What the exercise asks
Your answer should consist solely of the lines from the one with "Write the FreeCAD" through the one with "UP = Vec(0, 0, 1)", copied exactly, endpoints included.

>> Start Input material

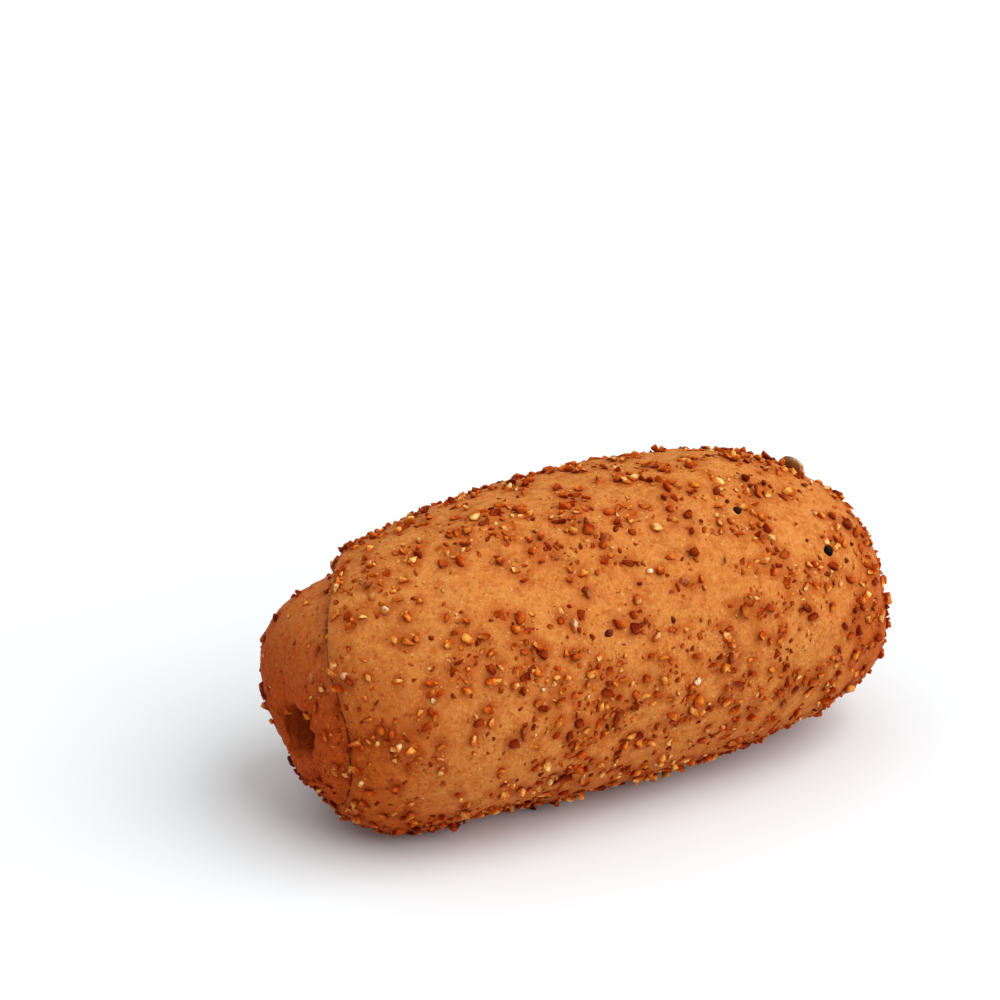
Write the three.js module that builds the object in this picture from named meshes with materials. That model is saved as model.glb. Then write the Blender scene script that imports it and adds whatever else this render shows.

>> End Input material
>> Start Input material

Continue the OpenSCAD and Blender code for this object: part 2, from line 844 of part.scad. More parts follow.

>> End Input material
>> Start Input material

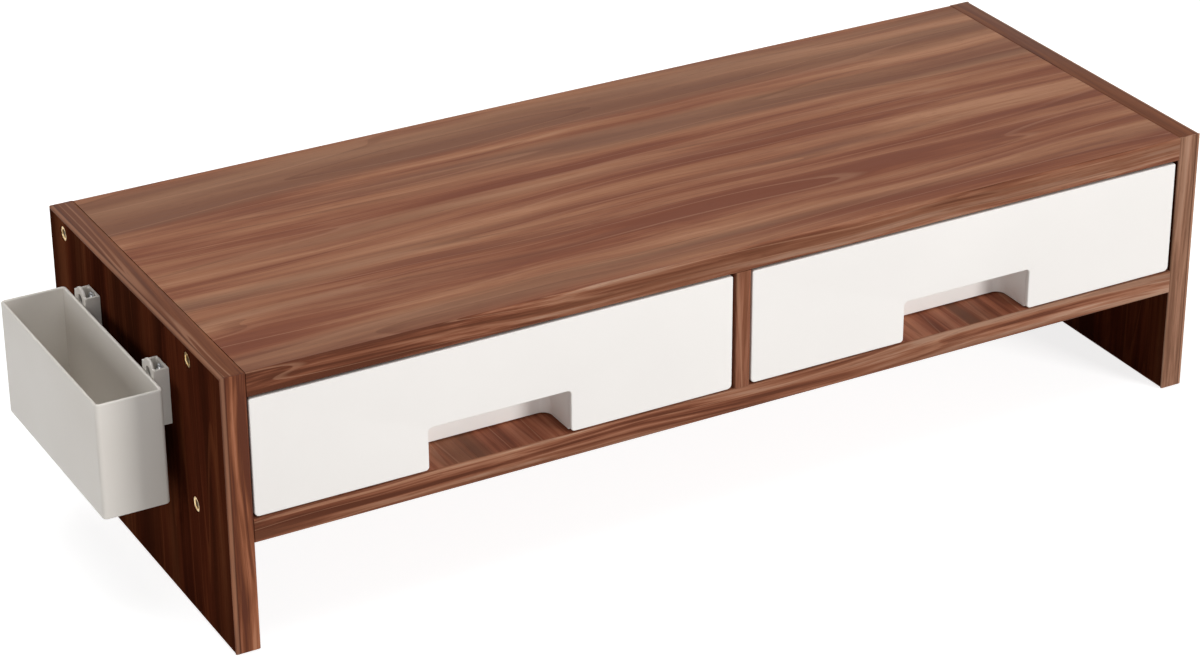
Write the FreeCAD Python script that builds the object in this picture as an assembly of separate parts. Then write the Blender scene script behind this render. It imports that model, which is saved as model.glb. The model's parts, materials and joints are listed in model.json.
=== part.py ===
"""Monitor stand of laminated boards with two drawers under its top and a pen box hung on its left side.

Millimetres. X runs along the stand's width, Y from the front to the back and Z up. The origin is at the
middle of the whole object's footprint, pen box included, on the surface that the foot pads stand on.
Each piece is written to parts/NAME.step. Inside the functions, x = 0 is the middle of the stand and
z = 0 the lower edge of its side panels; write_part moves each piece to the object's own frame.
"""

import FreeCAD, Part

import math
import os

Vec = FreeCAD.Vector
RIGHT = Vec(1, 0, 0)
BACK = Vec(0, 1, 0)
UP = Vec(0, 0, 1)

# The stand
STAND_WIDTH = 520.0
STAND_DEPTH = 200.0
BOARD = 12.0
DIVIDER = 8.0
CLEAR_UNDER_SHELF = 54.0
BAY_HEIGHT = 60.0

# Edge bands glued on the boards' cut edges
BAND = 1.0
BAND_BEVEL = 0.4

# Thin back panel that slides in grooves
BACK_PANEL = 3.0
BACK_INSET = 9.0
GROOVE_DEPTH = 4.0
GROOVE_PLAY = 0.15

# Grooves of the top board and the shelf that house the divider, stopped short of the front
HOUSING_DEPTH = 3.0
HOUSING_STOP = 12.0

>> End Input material

Complete output
Write the FreeCAD Python script that builds the object in this picture as an assembly of separate parts. Then write the Blender scene script behind this render. It imports that model, which is saved as model.glb. The model's parts, materials and joints are listed in model.json.
=== part.py ===
"""Monitor stand of laminated boards with two drawers under its top and a pen box hung on its left side.

Millimetres. X runs along the stand's width, Y from the front to the back and Z up. The origin is at the
middle of the whole object's footprint, pen box included, on the surface that the foot pads stand on.
Each piece is written to parts/NAME.step. Inside the functions, x = 0 is the middle of the stand and
z = 0 the lower edge of its side panels; write_part moves each piece to the object's own frame.
"""

import FreeCAD, Part

import math
import os

Vec = FreeCAD.Vector
RIGHT = Vec(1, 0, 0)
BACK = Vec(0, 1, 0)
UP = Vec(0, 0, 1)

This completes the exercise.